For some of us, life is more challenging than for others. But still, it sounds like a paradox to me;

….we’re forgetting to live in order to survive?

Does it have to be this way?

What is the point of life when there’s no joy? When there’s no love? When there’s no sharing?
Is life only about achievements? Money? How much are we willing to sacrifices in the name of all those things? Our lives? Our health?

“Man surprised me most about humanity. Because he sacrifices his health in order to make money.
Then he sacrifices money to recuperate his health. And then he is so anxious about the future that he does not enjoy the present; the result being that he does not live in the present or the future; he lives as if he is never going to die, and then dies having never really lived.” ~ Dalai Lama

Is there another way?

I realized that by changing my focus, I could change the quality of my life. Two things came to me that could help me resolve the conflict I had with working a lot and feeling as if life was passing by without me living it. Most of the time, when we want to make changes we think about the extremes, all the way in or all the way out. Well, none of those are options for me and definitely they’re not a good long-term plan. So I thought I needed to change a couple of things and I came up with the following.

First, I choose to work with gratitude. I can change my emotional and mental state by being grateful for all I have, clients, opportunities that come into my life and give me the ability to express myself through them. Being grateful instead of taking all those things for granted makes a huge difference in the way I feel about my life even when I’m working a lot.

Second, I understand my needs and knowing that friends and family, my relationships, are very important to me. It’s important to make time for them and nourish my already existing relationships and friendships and cultivate more meaningful connections in my life.

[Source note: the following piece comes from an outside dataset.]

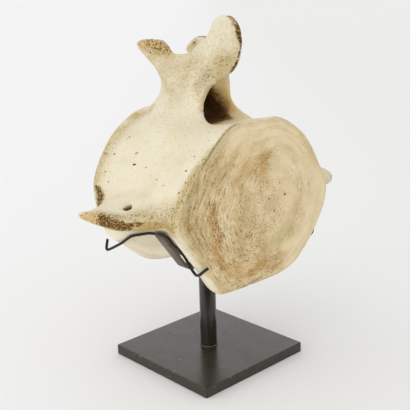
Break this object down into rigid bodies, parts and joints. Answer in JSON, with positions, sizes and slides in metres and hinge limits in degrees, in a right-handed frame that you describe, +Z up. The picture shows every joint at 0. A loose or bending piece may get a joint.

I can’t do it all, so there are times when I need to say no to work, and there are times I need to say no to friends. I have to accept it will never perfectly balance, but just paying more attention to spending time with my loved ones in the past month already filled me up with so much joy, and I felt more motivation to keep working. I also had more energy to give to my clients.

Everyone is different, and everyone has different needs. I do feel that we spend a lot more time than we need with the things that are for our survival and not enough time with the things that really, truly matter. I also feel that some of us are in survival mode when we don’t need to be. We live with the mindset that there’s always tomorrow, but tomorrow is not given to all of us.

Is there anything in your life you feel you would like to spend time with but you’re putting off? Is there anything you would like to say to someone that scares you, but you would regret it if you didn’t do it? Is there anything in your life you haven’t done you would regret?

Take time to care for your body, your health, and to eat healthy food, get exercise, spend time outside, meditate, share your love and kindness with others. You may not get a chance to do the same tomorrow.